● **Task requirements**
Pick out all lines of the entries that include the word "data" and copy them.
◆ ◆ ◆ ◆
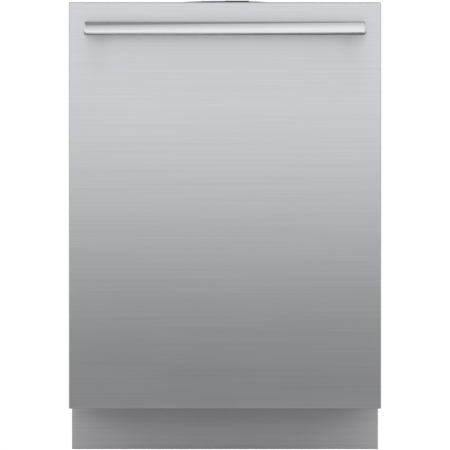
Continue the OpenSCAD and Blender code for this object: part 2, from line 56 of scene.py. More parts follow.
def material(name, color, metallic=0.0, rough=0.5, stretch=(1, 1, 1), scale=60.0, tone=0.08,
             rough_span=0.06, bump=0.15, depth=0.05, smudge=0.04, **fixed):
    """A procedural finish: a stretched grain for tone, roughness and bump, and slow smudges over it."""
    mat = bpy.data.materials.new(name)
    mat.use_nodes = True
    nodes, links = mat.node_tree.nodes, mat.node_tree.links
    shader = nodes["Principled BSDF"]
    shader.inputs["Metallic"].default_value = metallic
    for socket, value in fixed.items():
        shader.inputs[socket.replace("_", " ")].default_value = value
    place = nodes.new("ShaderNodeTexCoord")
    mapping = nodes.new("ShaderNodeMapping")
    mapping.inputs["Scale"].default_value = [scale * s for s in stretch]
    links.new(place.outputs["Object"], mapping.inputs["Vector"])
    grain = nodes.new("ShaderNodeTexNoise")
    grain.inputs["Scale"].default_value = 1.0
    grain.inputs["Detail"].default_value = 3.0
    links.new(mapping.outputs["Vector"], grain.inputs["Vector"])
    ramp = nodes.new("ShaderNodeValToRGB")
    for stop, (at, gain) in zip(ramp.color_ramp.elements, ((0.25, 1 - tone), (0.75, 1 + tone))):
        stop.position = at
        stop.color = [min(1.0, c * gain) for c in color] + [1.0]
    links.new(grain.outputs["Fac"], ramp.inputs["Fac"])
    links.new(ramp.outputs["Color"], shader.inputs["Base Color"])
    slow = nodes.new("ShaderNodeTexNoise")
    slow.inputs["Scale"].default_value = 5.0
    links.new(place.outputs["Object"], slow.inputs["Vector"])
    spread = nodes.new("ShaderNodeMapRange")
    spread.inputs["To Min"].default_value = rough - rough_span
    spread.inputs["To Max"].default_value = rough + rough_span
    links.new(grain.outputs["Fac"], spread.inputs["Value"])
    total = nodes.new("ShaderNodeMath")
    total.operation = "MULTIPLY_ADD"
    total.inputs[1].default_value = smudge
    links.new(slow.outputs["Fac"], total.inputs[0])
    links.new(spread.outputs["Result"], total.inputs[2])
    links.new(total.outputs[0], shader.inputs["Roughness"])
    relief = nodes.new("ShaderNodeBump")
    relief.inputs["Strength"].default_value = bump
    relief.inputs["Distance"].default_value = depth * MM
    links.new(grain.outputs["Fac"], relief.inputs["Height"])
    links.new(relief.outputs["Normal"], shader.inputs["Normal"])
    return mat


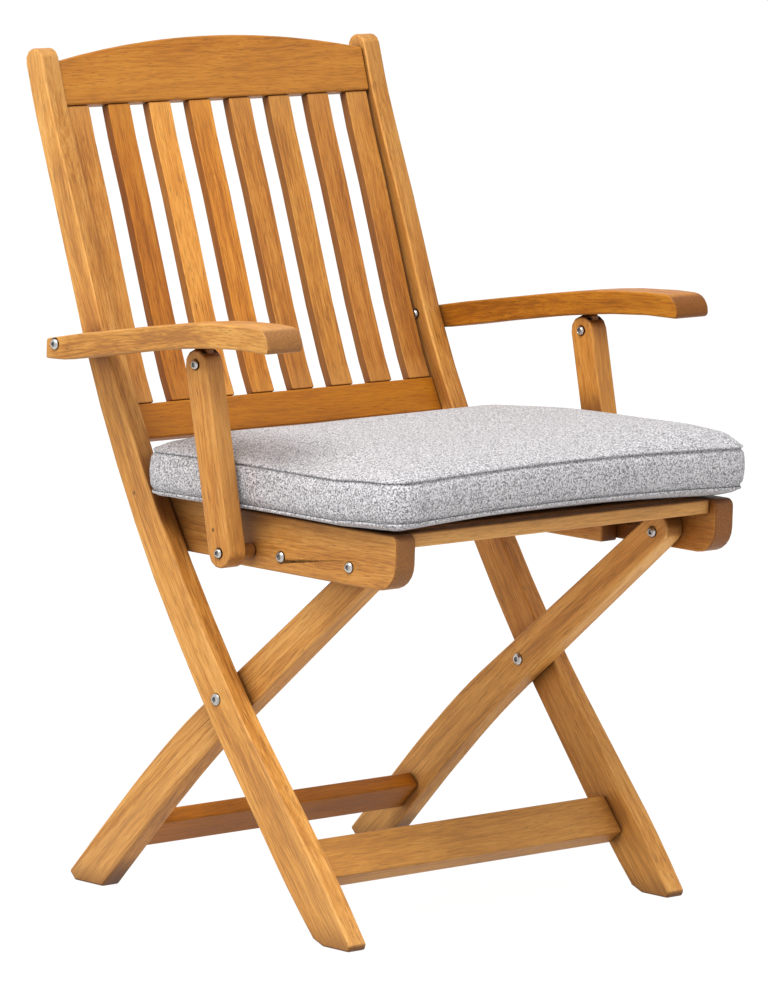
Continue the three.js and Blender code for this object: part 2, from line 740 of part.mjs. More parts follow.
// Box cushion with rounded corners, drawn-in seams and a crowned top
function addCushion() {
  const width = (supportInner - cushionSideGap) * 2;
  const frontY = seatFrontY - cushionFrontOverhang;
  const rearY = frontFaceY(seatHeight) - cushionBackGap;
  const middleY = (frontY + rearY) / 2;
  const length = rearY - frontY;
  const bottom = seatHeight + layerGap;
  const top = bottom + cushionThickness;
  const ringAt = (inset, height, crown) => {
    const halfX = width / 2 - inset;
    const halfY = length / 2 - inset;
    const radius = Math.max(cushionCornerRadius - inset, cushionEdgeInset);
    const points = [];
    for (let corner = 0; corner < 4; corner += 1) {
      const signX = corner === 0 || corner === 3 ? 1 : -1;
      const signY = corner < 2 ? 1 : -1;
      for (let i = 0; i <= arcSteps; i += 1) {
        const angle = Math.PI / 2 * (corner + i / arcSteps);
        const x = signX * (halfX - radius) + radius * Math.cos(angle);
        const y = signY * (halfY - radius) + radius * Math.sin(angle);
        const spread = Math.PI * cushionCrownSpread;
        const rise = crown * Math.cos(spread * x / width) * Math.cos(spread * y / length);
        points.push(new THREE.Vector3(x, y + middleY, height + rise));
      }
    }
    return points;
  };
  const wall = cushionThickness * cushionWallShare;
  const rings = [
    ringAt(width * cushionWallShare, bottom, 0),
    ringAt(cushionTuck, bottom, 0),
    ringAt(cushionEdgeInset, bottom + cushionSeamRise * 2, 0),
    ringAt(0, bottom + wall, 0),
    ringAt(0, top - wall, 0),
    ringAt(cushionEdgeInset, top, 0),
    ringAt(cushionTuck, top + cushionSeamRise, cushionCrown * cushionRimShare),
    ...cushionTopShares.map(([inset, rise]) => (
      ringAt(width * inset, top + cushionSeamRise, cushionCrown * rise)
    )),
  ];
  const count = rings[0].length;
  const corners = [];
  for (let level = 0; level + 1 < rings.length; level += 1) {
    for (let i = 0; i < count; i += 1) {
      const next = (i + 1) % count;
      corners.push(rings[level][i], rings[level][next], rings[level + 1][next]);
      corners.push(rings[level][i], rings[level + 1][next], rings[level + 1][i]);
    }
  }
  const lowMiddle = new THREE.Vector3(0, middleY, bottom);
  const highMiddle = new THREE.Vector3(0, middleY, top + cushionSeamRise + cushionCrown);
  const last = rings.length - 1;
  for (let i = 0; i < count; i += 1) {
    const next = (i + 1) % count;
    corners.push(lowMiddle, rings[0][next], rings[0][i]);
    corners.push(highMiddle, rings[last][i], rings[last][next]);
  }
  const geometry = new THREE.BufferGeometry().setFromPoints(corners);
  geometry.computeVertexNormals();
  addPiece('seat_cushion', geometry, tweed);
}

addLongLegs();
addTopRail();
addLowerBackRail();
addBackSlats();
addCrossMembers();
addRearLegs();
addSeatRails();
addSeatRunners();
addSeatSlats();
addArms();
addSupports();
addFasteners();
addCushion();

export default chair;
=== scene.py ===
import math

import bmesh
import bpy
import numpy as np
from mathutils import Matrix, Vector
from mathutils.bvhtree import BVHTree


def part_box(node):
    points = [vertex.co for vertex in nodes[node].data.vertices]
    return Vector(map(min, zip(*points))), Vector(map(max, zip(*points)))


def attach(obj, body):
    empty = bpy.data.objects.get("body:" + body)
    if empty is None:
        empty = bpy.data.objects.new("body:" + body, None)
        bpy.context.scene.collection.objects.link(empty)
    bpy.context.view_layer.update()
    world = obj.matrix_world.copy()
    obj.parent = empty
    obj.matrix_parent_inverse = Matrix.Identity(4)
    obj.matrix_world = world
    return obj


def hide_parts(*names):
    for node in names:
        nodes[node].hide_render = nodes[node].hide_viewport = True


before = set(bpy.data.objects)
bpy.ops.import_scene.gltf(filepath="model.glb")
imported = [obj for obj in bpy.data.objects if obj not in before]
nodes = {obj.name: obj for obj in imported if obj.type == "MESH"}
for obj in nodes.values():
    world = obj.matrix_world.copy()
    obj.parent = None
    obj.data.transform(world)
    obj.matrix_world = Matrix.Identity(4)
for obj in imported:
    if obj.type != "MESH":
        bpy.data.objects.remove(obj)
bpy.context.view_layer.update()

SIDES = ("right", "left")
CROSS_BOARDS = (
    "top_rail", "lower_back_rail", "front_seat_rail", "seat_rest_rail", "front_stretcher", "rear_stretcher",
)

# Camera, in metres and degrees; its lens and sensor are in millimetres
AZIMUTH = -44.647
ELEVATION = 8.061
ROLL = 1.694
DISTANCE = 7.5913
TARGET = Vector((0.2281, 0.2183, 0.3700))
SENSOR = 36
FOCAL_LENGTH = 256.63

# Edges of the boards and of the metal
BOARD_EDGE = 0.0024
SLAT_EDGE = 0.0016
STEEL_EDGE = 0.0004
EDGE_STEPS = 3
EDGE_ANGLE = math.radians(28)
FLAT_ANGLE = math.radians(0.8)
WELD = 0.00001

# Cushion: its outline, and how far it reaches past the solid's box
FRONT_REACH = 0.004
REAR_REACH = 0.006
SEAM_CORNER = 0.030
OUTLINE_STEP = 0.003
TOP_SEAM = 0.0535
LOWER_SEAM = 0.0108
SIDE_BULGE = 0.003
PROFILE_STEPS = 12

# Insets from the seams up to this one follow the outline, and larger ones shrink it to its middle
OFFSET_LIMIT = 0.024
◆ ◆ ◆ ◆
● **Exercise answer**
    mat = bpy.data.materials.new(name)
    points = [vertex.co for vertex in nodes[node].data.vertices]
    empty = bpy.data.objects.get("body:" + body)
        empty = bpy.data.objects.new("body:" + body, None)
before = set(bpy.data.objects)
imported = [obj for obj in bpy.data.objects if obj not in before]
    obj.data.transform(world)
        bpy.data.objects.remove(obj)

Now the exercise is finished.